Task requirements -
Render the following material again verbatim, leaving nothing out.
=-=-=
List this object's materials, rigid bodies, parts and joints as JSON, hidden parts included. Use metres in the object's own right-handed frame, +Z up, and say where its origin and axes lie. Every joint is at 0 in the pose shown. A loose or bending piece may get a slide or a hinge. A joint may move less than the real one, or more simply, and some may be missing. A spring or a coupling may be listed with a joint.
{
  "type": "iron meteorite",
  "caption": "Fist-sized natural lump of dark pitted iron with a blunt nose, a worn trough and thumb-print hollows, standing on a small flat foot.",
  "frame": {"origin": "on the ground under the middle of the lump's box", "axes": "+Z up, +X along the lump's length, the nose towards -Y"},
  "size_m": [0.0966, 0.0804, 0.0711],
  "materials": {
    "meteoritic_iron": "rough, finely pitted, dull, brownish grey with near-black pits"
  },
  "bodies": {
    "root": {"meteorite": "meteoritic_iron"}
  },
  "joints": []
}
=-=-=
Exercise output -
List this object's materials, rigid bodies, parts and joints as JSON, hidden parts included. Use metres in the object's own right-handed frame, +Z up, and say where its origin and axes lie. Every joint is at 0 in the pose shown. A loose or bending piece may get a slide or a hinge. A joint may move less than the real one, or more simply, and some may be missing. A spring or a coupling may be listed with a joint.
{
  "type": "iron meteorite",
  "caption": "Fist-sized natural lump of dark pitted iron with a blunt nose, a worn trough and thumb-print hollows, standing on a small flat foot.",
  "frame": {"origin": "on the ground under the middle of the lump's box", "axes": "+Z up, +X along the lump's length, the nose towards -Y"},
  "size_m": [0.0966, 0.0804, 0.0711],
  "materials": {
    "meteoritic_iron": "rough, finely pitted, dull, brownish grey with near-black pits"
  },
  "bodies": {
    "root": {"meteorite": "meteoritic_iron"}
  },
  "joints": []
}